Another year, another season of Love Island where women are picked apart online. The most common recurring theme? Whether or not the Love Island girls have had plastic surgery and ultimately, basing their value and likeability on that. Sigh.
This year, the focus is around Ekin-Su Cülcüloğlu, fan-favourite and equal parts drama and beauty queen (literally, she competed in pageants up until 2017). Her model-esque looks haven’t gone unnoticed by viewers, so naturally some must hunt for a valid reason how she could be so beautiful. Cue hysteria when it was revealed she has, in fact, had some work done.
From endless tabloid articles about her ‘unrecognisable’ early years to TikTok transformation videos, people are obsessed. In fact, ‘Ekin Su old photos’ is a major trending search term right now – as well as ‘Ekin Su before and after surgery’. Except Ekin is very open about her penchant to go under the knife, she quite literally has an Instagram Highlight named ‘Surgery’ and has appeared in videos from her aesthetics clinic getting facial filler before heading into the villa.
It's no secret then, but why the obsession? It makes sense that some feel a need to protect themselves from the barrage of insecurities created through false elusions on social media, but with so much to say about Ekin-Su as a person, is her plastic surgery really the most interesting thing about her?
Now, don’t get us wrong – the people searching for ‘Ekin-Su before and after pictures’ are not necessarily the problem. We all get curious sometimes and for women in particular, we’re raised in a society that forces us to compete with each other for unrealistic beauty standards and surrounded by men that praise ‘natural beauty’ (despite not having the faintest a clue whether we’re wearing foundation or not, of course). These searches are symptomatic of a larger disease then, the result of decades of sexist beauty standards dictating our worth and forcing us to need reassurance that perfection is not always attainable.
What is problematic though, is the surrounding commentary after viewers realised Ekin-Su had cosmetic surgery. ‘Ekin Su before surgery is a completely different broad,’ one Twitter user posted. ‘Ekin Su needs to act the way she looked like before surgery,’ another said. ‘Ekin Su really thought surgery was going to fix all her problems this girl’s insecurities are still SCREAMING she needed a therapist not a surgeon she spent the money in the wrong place smhhhh,’ a third added.
Suddenly, Ekin-Su’s confidence was qualified by the fact she chose to have surgery – the implication being that she was less attractive before and as such, less attractive women shouldn’t have the same demands or desires for their romantic partners as the most beautiful.
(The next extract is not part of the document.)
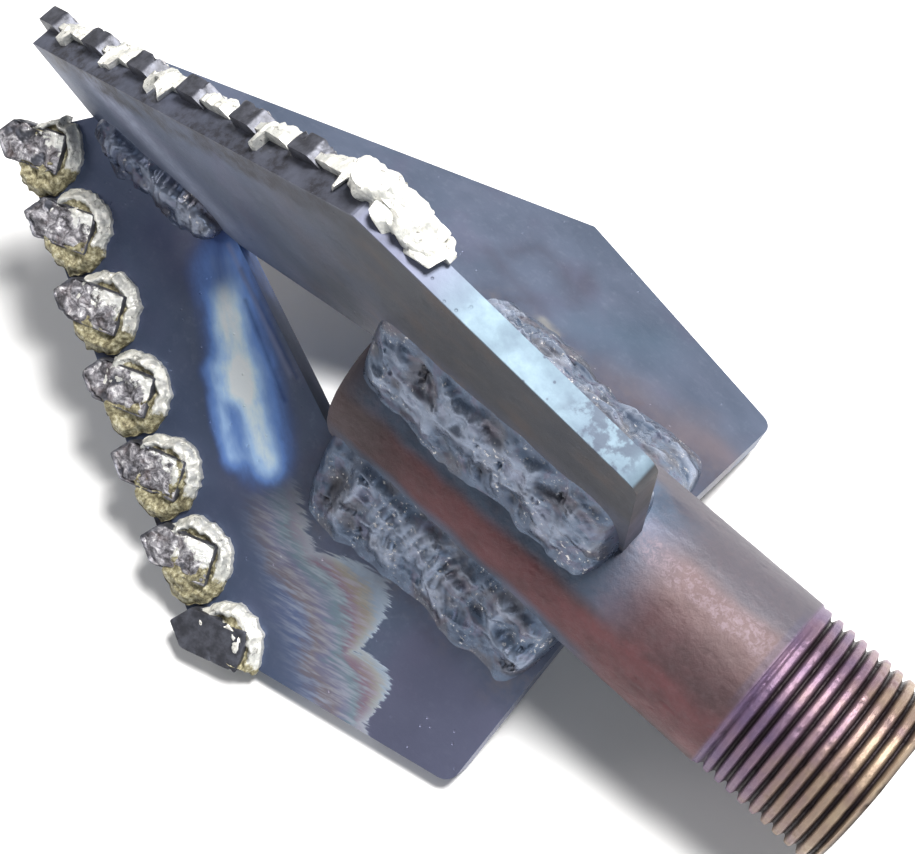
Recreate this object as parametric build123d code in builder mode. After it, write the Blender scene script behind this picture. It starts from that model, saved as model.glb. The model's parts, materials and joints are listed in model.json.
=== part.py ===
"""Three-wing drag bit: a threaded pipe shank, three welded plate blades and brazed cutters.

Every piece is built about the bit's own axis, with the nose towards +Z and the end of the
shank at zero, and blade angles counted anticlockwise as seen from the nose. The finished
pieces are then laid down together as the bit rests on the ground: along the gauge edge of
one blade and on the last cutter of another, with the third blade standing up. Laid down,
the origin is on the axis where the thread ends, and the nose points to +X and a little up.
"""

from math import atan2, cos, degrees, hypot, radians, sin, sqrt

from build123d import *
import os

os.makedirs("parts", exist_ok=True)

# ---------------------------------------------------------------- driving sizes, mm
# shank pipe
pipe_od = 42.0
pipe_wall = 5.5
mouth_z = 135.0  # nose end of the pipe, where the water leaves it
mouth_chamfer = 0.8
thread_major_d = 41.5
thread_length = 30.0
thread_end_chamfer = 1.2

# blade plates
blade_names = ("top", "left", "right")
first_blade_angle = 90.0
blade_thickness = 6.0
tip_r = 18.0
tip_z = 246.0
notch_depth = 17.0  # from the three points down to where the blades meet
nose_joint = 44.0  # how far the blades meet along the axis, down to the water windows
gauge_r = 80.0
gauge_z = 134.0
back_r = 63.0
back_z = 66.0
back_corner_r = 4.0

# cutters, pointed carbide tips with a gabled outer end
cutter_count = 7
cutter_pitch = 20.8  # along the cutting edge
first_cutter = -1.5  # from the blade's tip to the first cutter's point, along the cutting edge
cutter_length = 20.0
cutter_width = 10.0
cutter_thickness = 5.0
gable_height = 4.5  # how far the point stands out from the shoulders
cutter_lean = 20.0  # degrees that the point leans out from the bit's axis
cutter_reach = 3.0  # how far the point stands out past the cutting edge
pocket_depth = 1.0  # the seat milled into the leading face
cutter_chamfer = 0.5

# braze round each cutter
braze_d = 19.5
braze_top_d = 13.0
braze_height = 3.4
braze_centre_back = 14.3  # from the cutter's point to the middle of its braze
braze_wrap = 2.2  # how far it runs down over the cutting edge
braze_lip = 1.5  # how far it hangs out past the edge of the blade

# welds
weld_leg_pipe = 9.0
weld_leg_blade = 12.0
weld_bulge = 1.0
weld_end_gap = 1.0  # the bead stops this far short of the blade's ends
seam_leg = 6.0
seam_crest = 4.8  # from the valley between two blades out to the top of the bead
seam_end_gap = 1.0

# ---------------------------------------------------------------- values that follow
pipe_r = pipe_od / 2
bore_r = pipe_r - pipe_wall
half_t = blade_thickness / 2
blade_spacing = 360 / len(blade_names)
half_spacing = blade_spacing / 2
blade_angles = [first_blade_angle + i * blade_spacing for i in range(len(blade_names))]
notch_z = tip_z - notch_depth
apex_z = notch_z - nose_joint  # where the inner edges of the blades part
edge_length = hypot(gauge_r - tip_r, tip_z - gauge_z)
edge_r = (gauge_r - tip_r) / edge_length  # the cutting edge's direction, tip to gauge
edge_z = (gauge_z - tip_z) / edge_length
normal_r = -edge_z  # square to the cutting edge, outwards
normal_z = edge_r
lean_r = sin(radians(cutter_lean))  # the way a cutter points
lean_z = cos(radians(cutter_lean))
cutter_floor = half_t - pocket_depth
reach_all = 2 * hypot(gauge_r, tip_z)  # larger than the bit, for cutting tools


def on_bit(angle, radius, height, offset=0.0):
    """A point at a distance from the axis, a height along it and a step to the leading side."""
    a = radians(angle)
    return Vector(
        radius * cos(a) - offset * sin(a), radius * sin(a) + offset * cos(a), height
    )


def axial_plane(angle):
    """The plane that holds the bit's axis and points out at an angle.

    Its x runs out from the axis, its y runs towards the nose and its normal points to the
    trailing side.
    """
    out = Vector(cos(radians(angle)), sin(radians(angle)), 0)
    leading = Vector(-sin(radians(angle)), cos(radians(angle)), 0)
    return Plane(origin=(0, 0, 0), x_dir=out, z_dir=-leading)


def blade_outline():
    """A blade's outline in its axial plane, with its back carried into the pipe's wall."""
    with BuildLine() as line:
        Polyline(
            (0, apex_z),
            (0, notch_z),
            (tip_r, tip_z),
            (gauge_r, gauge_z),
            (back_r, back_z),
            (pipe_r - pipe_wall / 2, back_z),
            (pipe_r - pipe_wall / 2, mouth_z),
            (pipe_r, mouth_z),
            close=True,
        )
    return line.line


def cutter_point(index):
    """Place of a cutter's point as (distance from the axis, height along it)."""
    along = first_cutter + index * cutter_pitch
    point_r = tip_r + edge_r * along + normal_r * cutter_reach
    point_z = tip_z + edge_z * along + normal_z * cutter_reach
    return point_r, point_z


def cutter_plane(angle, index, height):
    """Plane on a blade's leading side with its origin at a cutter's point.

    Its y runs back from the point along the cutter and it lies at a height above the
    blade's middle plane, with its normal pointing away from the blade.
    """
    out = Vector(cos(radians(angle)), sin(radians(angle)), 0)
    leading = Vector(-sin(radians(angle)), cos(radians(angle)), 0)
    point_r, point_z = cutter_point(index)
    back = out * -lean_r + Vector(0, 0, -lean_z)
    origin = out * point_r + Vector(0, 0, point_z) + leading * height
    return Plane(origin=origin, x_dir=back.cross(leading), z_dir=leading)


def cutter_outline():
    """A cutter's outline: a bar whose outer end is a low gable."""
    half_w = cutter_width / 2
    with BuildLine() as line:
        Polyline(
            (0, 0),
            (half_w, gable_height),
            (half_w, cutter_length),
            (-half_w, cutter_length),
            (-half_w, gable_height),
            close=True,
        )
    return line.line


# ---------------------------------------------------------------- where the bit rests
last_r, last_z = cutter_point(cutter_count - 1)
shoulder_r = last_r - lean_r * gable_height + lean_z * cutter_width / 2
shoulder_z = last_z - lean_z * gable_height - lean_r * cutter_width / 2
cutter_rest = on_bit(
    blade_angles[1], shoulder_r, shoulder_z, cutter_floor + cutter_thickness
)
corner_rest = on_bit(blade_angles[2], gauge_r, gauge_z, -half_t)
back_rest = on_bit(blade_angles[2], back_r, back_z, -half_t)
ground_normal = (corner_rest - back_rest).cross(cutter_rest - back_rest).normalized()
if ground_normal.Y < 0:
    ground_normal = ground_normal * -1
nose = Vector(0, 0, 1)
ahead = nose - ground_normal * nose.dot(ground_normal)
ground = Plane(origin=(0, 0, thread_length), x_dir=ahead, z_dir=ground_normal)


def lay_down(piece, label):
    """Lay a finished piece on the ground with the rest of the bit, and write it."""
    laid = ground.to_local_coords(piece)
    laid.label = label
    export_step(laid, f"parts/{label}.step")
    return laid


# ---------------------------------------------------------------- shank pipe
with BuildPart() as shank_pipe:
    with BuildSketch(Plane.XZ):
        with BuildLine():
            Polyline(
                (bore_r, 0),
                (thread_major_d / 2 - thread_end_chamfer, 0),
                (thread_major_d / 2, thread_end_chamfer),
                (thread_major_d / 2, thread_length),
                (pipe_r, thread_length + pipe_r - thread_major_d / 2),
                (pipe_r, mouth_z - mouth_chamfer),
                (pipe_r - mouth_chamfer, mouth_z),
                (bore_r, mouth_z),
                close=True,
            )
        make_face()
    revolve(axis=Axis.Z)
lay_down(shank_pipe.part, "shank_pipe")

# ---------------------------------------------------------------- blades
for name, angle in zip(blade_names, blade_angles):
    with BuildPart() as blade:
        with BuildSketch(axial_plane(angle)):
            add(blade_outline())
            make_face()
        extrude(amount=half_t, both=True)
        # the inner end is mitred so that the three blades meet along the axis
        with BuildSketch(Plane.XY):
            with BuildLine():
                Polyline(
                    (0, 0),
                    on_bit(angle - half_spacing, reach_all, 0),
                    on_bit(angle + half_spacing, reach_all, 0),
                    close=True,
                )
            make_face()
        extrude(amount=reach_all, mode=Mode.INTERSECT)
        # the back sits on the pipe
        with BuildSketch(Plane.XY):
            Circle(pipe_r)
        extrude(amount=mouth_z, mode=Mode.SUBTRACT)
        back_corner = (
            blade.edges()
            .filter_by(GeomType.LINE)
            .filter_by(lambda e: abs(e.length - blade_thickness) < 1e-4)
            .sort_by_distance(on_bit(angle, back_r, back_z))[0]
        )
        fillet(back_corner, back_corner_r)
        # a seat for each cutter, open at the cutting edge
        for index in range(cutter_count):
            with BuildSketch(cutter_plane(angle, index, cutter_floor)):
                add(cutter_outline())
                make_face()
            extrude(amount=cutter_thickness, mode=Mode.SUBTRACT)
    lay_down(blade.part, f"blade_{name}")

    # ------------------------------------------------------------ cutters and their braze
    for index in range(cutter_count):
        with BuildPart() as cutter:
            with BuildSketch(cutter_plane(angle, index, cutter_floor)):
                add(cutter_outline())
                make_face()
            extrude(amount=cutter_thickness)
            face_edges = (
                cutter.faces()
                .sort_by(Axis((0, 0, 0), cutter_plane(angle, index, 0).z_dir))[-1]
                .edges()
            )
            chamfer(face_edges, cutter_chamfer)
        lay_down(cutter.part, f"cutter_{name}_{index + 1}")

        with BuildPart() as braze:
            middle = Plane(
                origin=cutter_plane(angle, index, half_t).from_local_coords(
                    Vector(0, braze_centre_back, 0)
                ),
                z_dir=cutter_plane(angle, index, half_t).z_dir,
            )
            with BuildSketch(middle):
                Circle(braze_d / 2)
            extrude(amount=-braze_wrap)
            with BuildSketch(middle) as foot:
                Circle(braze_d / 2)
            with BuildSketch(middle.offset(braze_height)) as crown:
                Circle(braze_top_d / 2)
            loft(sections=[foot.sketch, crown.sketch])
            with BuildSketch(axial_plane(angle)):
                add(blade_outline())
                make_face()
                offset(amount=braze_lip, kind=Kind.INTERSECTION)
            extrude(amount=blade_thickness + braze_height, both=True, mode=Mode.INTERSECT)
            add(cutter.part, mode=Mode.SUBTRACT)
            add(blade.part, mode=Mode.SUBTRACT)
        lay_down(braze.part, f"braze_{name}_{index + 1}")

    # ------------------------------------------------------------ welds to the pipe
    foot_r = sqrt(pipe_r**2 - half_t**2)
    foot_angle = degrees(atan2(half_t, foot_r))
    toe_angle = foot_angle + degrees(weld_leg_pipe / pipe_r)
    for side, side_name in ((1, "leading"), (-1, "trailing")):
        with BuildPart() as weld:
            with BuildSketch(Plane.XY.offset(back_z + weld_end_gap)):
                with BuildLine():
                    foot = on_bit(angle, foot_r, 0, side * half_t)
                    top = on_bit(angle, foot_r + weld_leg_blade, 0, side * half_t)
                    toe = on_bit(angle + side * toe_angle, pipe_r, 0)
                    on_pipe = on_bit(
                        angle + side * (foot_angle + toe_angle) / 2, pipe_r, 0
                    )
                    chord = (toe - top).normalized()
                    outwards = Vector(chord.Y, -chord.X, 0) * side
                    crest = (top + toe) / 2 + outwards * weld_bulge
                    Line(foot, top)
                    ThreePointArc(top, crest, toe)
                    ThreePointArc(toe, on_pipe, foot)
                make_face()
            extrude(amount=mouth_z - back_z - 2 * weld_end_gap)
        lay_down(weld.part, f"weld_{name}_{side_name}")

    # ------------------------------------------------------------ seam to the next blade
    valley_r = half_t / sin(radians(half_spacing))
    valley = on_bit(angle + half_spacing, valley_r, 0)
    on_this = valley + on_bit(angle, seam_leg, 0)
    on_next = valley + on_bit(angle + blade_spacing, seam_leg, 0)
    crest = on_bit(angle + half_spacing, valley_r + seam_crest, 0)
    with BuildPart() as seam:
        with BuildSketch(Plane.XY.offset(apex_z + seam_end_gap)):
            with BuildLine():
                Line(valley, on_this)
                ThreePointArc(on_this, crest, on_next)
                Line(on_next, valley)
            make_face()
        extrude(amount=notch_z - apex_z - 2 * seam_end_gap)
    lay_down(seam.part, f"nose_weld_{name}")
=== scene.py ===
"""Looks of a three-wing drag bit: rusty threaded pipe, heat-tinted blades, brazed cutters.

Every new surface is worked out in the bit's own frame, in millimetres: x and y square to the
axis, z along the axis from the end of the shank towards the nose. A blade's own frame is
(out from the axis, towards its leading side, along the axis).
"""

import json
from math import atan2, cos, hypot, pi, radians, sin, tau

import bmesh
import bpy
import numpy as np
from bpy.props import FloatProperty, FloatVectorProperty, PointerProperty
from mathutils import Matrix, Vector

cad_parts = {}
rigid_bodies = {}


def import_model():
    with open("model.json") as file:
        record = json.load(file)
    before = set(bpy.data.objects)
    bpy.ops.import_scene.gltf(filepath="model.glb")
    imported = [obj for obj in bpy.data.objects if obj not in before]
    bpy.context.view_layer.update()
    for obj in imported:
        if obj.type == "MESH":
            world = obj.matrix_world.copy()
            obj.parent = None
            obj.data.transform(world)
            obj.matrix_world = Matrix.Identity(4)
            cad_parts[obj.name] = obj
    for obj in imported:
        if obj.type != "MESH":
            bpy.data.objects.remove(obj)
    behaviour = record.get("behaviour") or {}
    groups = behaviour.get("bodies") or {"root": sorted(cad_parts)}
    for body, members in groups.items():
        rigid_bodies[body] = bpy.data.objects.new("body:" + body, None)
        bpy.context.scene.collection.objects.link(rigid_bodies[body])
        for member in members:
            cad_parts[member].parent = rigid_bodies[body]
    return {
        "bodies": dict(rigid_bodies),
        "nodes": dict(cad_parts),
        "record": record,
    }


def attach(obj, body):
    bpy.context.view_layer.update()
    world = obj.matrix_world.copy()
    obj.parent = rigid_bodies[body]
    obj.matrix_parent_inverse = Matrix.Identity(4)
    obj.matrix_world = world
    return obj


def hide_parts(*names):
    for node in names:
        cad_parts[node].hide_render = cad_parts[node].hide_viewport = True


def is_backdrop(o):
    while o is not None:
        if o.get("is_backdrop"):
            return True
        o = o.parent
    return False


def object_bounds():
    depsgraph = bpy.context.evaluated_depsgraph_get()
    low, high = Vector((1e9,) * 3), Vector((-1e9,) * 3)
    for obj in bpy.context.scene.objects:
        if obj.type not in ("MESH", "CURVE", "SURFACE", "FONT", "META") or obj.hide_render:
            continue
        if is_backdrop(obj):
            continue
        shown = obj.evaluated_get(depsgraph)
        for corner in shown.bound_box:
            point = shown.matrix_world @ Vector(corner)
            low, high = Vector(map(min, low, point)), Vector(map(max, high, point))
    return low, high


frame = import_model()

bl_info = {
    "name": "Drag bit looks",
    "version": (1, 0, 0),
    "blender": (4, 5, 0),
    "location": "View3D > Sidebar > Drag bit",
    "description": "Dresses the packed solids of a three-wing drag bit",
    "category": "Object",
}

cad_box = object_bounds()
MM = 0.001
BODY = next(iter(frame["bodies"]))
BLADES = {"top": 90.0, "left": 210.0, "right": 330.0}
HALF_SPACING = 180.0 / len(BLADES)
CUTTERS = range(1, 8)
NOTCH_DEPTH = 17.0  # millimetres from a blade's tip down to where the blades meet
BOX_MARGIN = 1e-4  # metres that a new surface stays inside the CAD box
MERGE_GAP = 2e-6  # metres, nearer corners are made one
FLOOR_REACH = 3.0  # metres from the middle of the floor to its sides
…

Now, it goes without saying that Ekin-Su looks beautiful in all of her pictures, but we’ll say it anyway.
The Daily Mail comments were even worse. ‘27? I really don't think so and she looked far better before - just, why?’ one reader said. ‘Needs to hit the gym and tone up the legs for starters. As for the surgery, Turkish plastic surgeons work on full display here, she must get discounts,’ another commented. ‘All these plastic surgery airheads will have kids one day, but they'll bear no resemblance whatsoever. Shame really,’ said a third.
So often when narratives like this occur, the same sexist tropes roll out. Suddenly, tabloids find 1000 old pictures to write 1000 new articles about, always with the same focus on how wildly ‘unrecognisable’ someone is, baiting people into debating which look is better: ‘before’ or ‘after’. The comments spiral quickly into misogynistic hate, dubbing all women who want cosmetic treatments as ‘dumb’ or ‘vain’ – when in fact, one could argue that choosing to game the system by taking advantage of beauty privileges is quite smart – and implying that we mustn’t respect them because all they care about is ‘looks’. In a world that constantly makes women feel as though they’re not pretty enough, those that choose to do something about it are condemned without one nuanced thought.
Ultimately, the women choosing to get surgery represent those same symptoms of unrealistic beauty standards wreaking havoc on women’s self-esteem as the people obsessively searching for ‘before and after’ pictures. We’re all victim to the same disease, but perhaps if we changed the conversation to focus on Ekin-Su’s value outside of her beauty, those standards might have less and less of a hold on our worth.